Part of the reason this is all so troubling is the background it comes against. It may be the higher courts that have been in the line of fire in the press. But the legal system as a whole has come under immense strain since 2010, with cuts lower down in the chain, where justice is less flashy but just as important. The Ministry of Justice has had its budget cut by a quarter; 295 courts facilities have closed; legal aid has been savaged. For sceptics, the attacks on the Supreme Court are just one manifestation of a wider government assault on the rule of law. Whether the Johnson administration will reverse all these cuts remains to be seen.

Indeed, the Supreme Court has over the past few years been a champion of democracy, defending the UK against an overbearing PM. The true threat comes not from “celebrity judges” (though personally I would like to see a bit less of this) or even unusual rulings, but from the unruly executive, whose contempt for democratic norms made them necessary in the first place.

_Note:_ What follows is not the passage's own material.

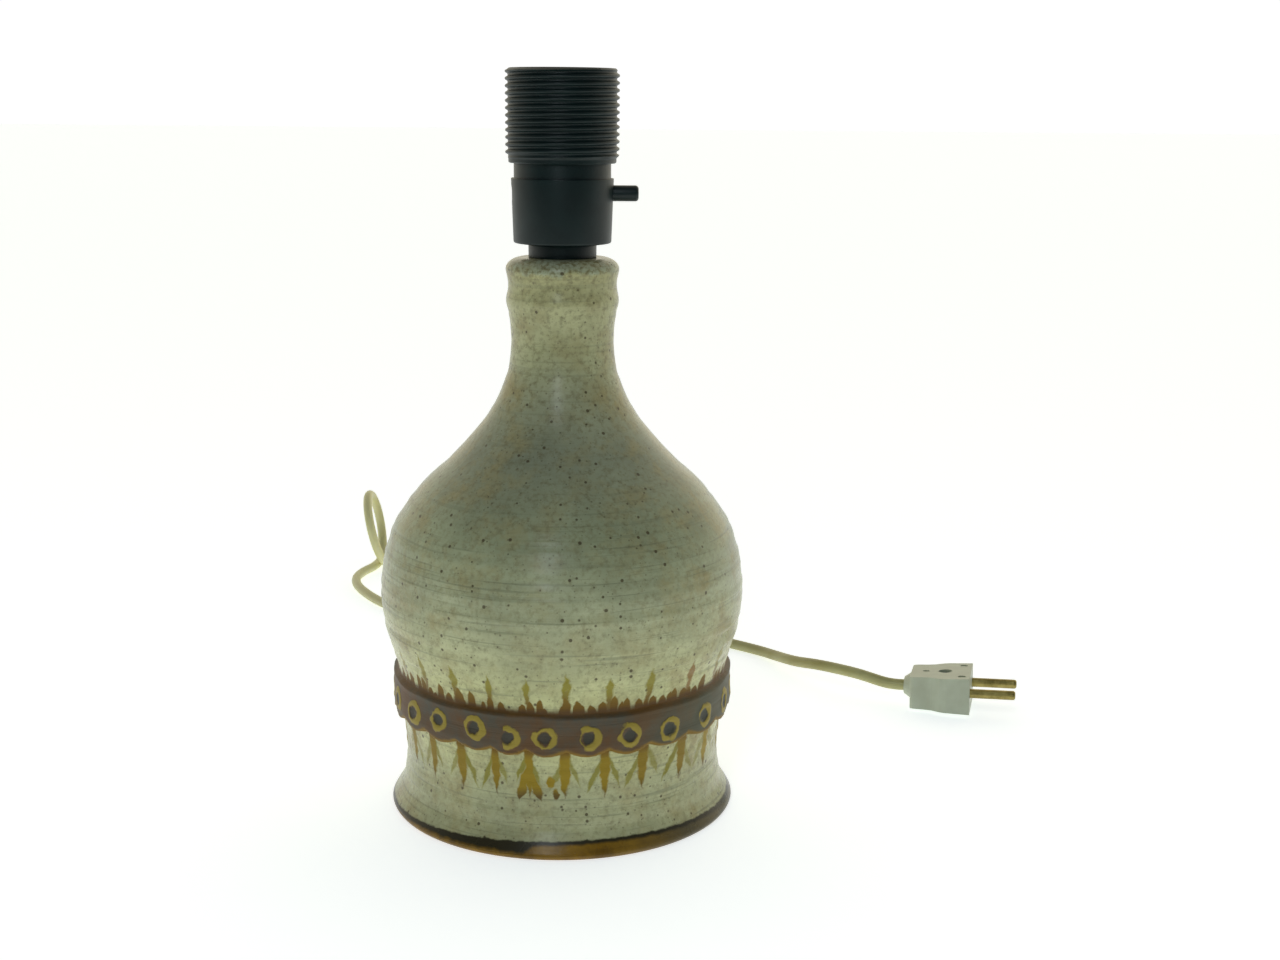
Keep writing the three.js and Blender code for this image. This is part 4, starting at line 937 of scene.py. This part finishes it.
def slip_below(put, at, glaze):
    """Below the band: slanting reeds, and over them a drip at each notch.

    One drip is forked and beside two loose dabs. Gives the reeds over the glaze, the drips' mask and
    their colour, browner at the start and at the tip, where the slip lay thick.
    """
    reeds = []
    for lean, width in REED_LEANS_AND_WIDTHS:
        mask, _, dice = brush_strokes(put, at, lean=lean, width=width, **REED)
        weight = put("MapRange", (dice[2], 0.0, 1.0, 0.7, 1.0))
        reeds.append(put("Math", (mask, weight), "MULTIPLY"))
    reeds = put("MixRGB", (put("Math", reeds, "MAXIMUM"), glaze, linear("#87812a")))

    drip, down, dice = brush_strokes(put, at, **DRIP)
    forked = float(round(cell_at(FORKED_DRIP) - 0.5))
    more = [brush_strokes(put, at, lean=lean, only=forked, **TINE)[0] for lean in TINE_LEANS]
    more += [slip_dab(put, at, *dab) for dab in DABS]
    for mask in more:
        drip = put("Math", (drip, mask), "MAXIMUM")
    colour = put("MixRGB", (dice[2], linear("#9c840f"), linear("#8a7212")))
    start = put("MapRange", (down, 0.05, 0.2, 0.7, 0.0))
    tip = put("MapRange", (down, 0.74, 0.95))
    return reeds, drip, lay_over(put, colour, [(start, "#694813"), (tip, "#5f4a16")])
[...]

The hope has to be that this government is too consumed with other issues to embark on such a course. And maybe, with a majority in parliament, it won’t need to. But as the UK leaves the EU there are sure to be future flash points and this is a PM who has shown little patience with institutions that get in his way. Are democracy and the rule of law safe in his hands? Or is Johnson set to undermine Britain’s judiciary for his own gain? A look elsewhere in Europe shows that attacks on the rule of law often start imperceptibly and grow over time.

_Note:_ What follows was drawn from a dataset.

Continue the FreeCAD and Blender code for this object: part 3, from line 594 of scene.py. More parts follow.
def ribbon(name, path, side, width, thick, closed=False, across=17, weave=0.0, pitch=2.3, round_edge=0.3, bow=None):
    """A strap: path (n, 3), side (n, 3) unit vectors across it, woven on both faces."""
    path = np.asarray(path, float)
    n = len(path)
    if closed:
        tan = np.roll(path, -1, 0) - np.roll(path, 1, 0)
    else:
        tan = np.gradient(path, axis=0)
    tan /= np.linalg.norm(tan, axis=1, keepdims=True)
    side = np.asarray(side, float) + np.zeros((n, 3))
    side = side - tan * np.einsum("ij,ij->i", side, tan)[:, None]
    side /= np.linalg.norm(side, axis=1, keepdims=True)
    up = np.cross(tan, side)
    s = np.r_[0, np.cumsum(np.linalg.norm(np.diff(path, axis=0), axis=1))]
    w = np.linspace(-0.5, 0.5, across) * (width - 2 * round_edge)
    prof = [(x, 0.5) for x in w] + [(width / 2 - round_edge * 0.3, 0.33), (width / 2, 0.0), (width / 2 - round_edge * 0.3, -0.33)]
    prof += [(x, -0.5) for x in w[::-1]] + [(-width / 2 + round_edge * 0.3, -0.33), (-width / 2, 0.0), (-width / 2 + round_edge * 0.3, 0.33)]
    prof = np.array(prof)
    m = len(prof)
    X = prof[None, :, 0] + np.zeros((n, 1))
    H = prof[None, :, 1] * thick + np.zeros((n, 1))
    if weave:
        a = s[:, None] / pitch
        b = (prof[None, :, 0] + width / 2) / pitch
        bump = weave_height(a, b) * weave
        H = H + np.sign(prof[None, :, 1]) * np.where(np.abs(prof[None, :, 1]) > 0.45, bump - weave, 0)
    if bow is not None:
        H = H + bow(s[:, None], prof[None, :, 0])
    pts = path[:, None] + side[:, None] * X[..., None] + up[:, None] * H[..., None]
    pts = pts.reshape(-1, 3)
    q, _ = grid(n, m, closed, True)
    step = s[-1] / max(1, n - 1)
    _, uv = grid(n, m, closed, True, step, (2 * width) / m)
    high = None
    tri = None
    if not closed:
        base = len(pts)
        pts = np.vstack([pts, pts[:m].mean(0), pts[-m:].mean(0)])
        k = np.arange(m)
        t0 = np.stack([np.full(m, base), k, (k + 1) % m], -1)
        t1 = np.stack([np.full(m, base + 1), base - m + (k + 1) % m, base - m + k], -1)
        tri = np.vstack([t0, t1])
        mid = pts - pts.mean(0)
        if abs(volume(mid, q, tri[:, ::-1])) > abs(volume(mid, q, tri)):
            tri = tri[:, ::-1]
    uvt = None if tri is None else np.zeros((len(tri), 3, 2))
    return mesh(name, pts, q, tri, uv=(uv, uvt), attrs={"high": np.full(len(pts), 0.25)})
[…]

Hope said “We cannot see into the future, so I do not know what challenges will face [Lord Reed] as we settle into the new world of Johnson’s government. But he will not be alone in facing up to them.”

The government risks fighting a phantom, causing more problems than it solves and undermining Britain’s hard-won—and much deserved—reputation for judicial independence and stability. This is not just a concern for judges but for everyone who cares about Britain’s justice system—and the functioning, or otherwise, of its democracy.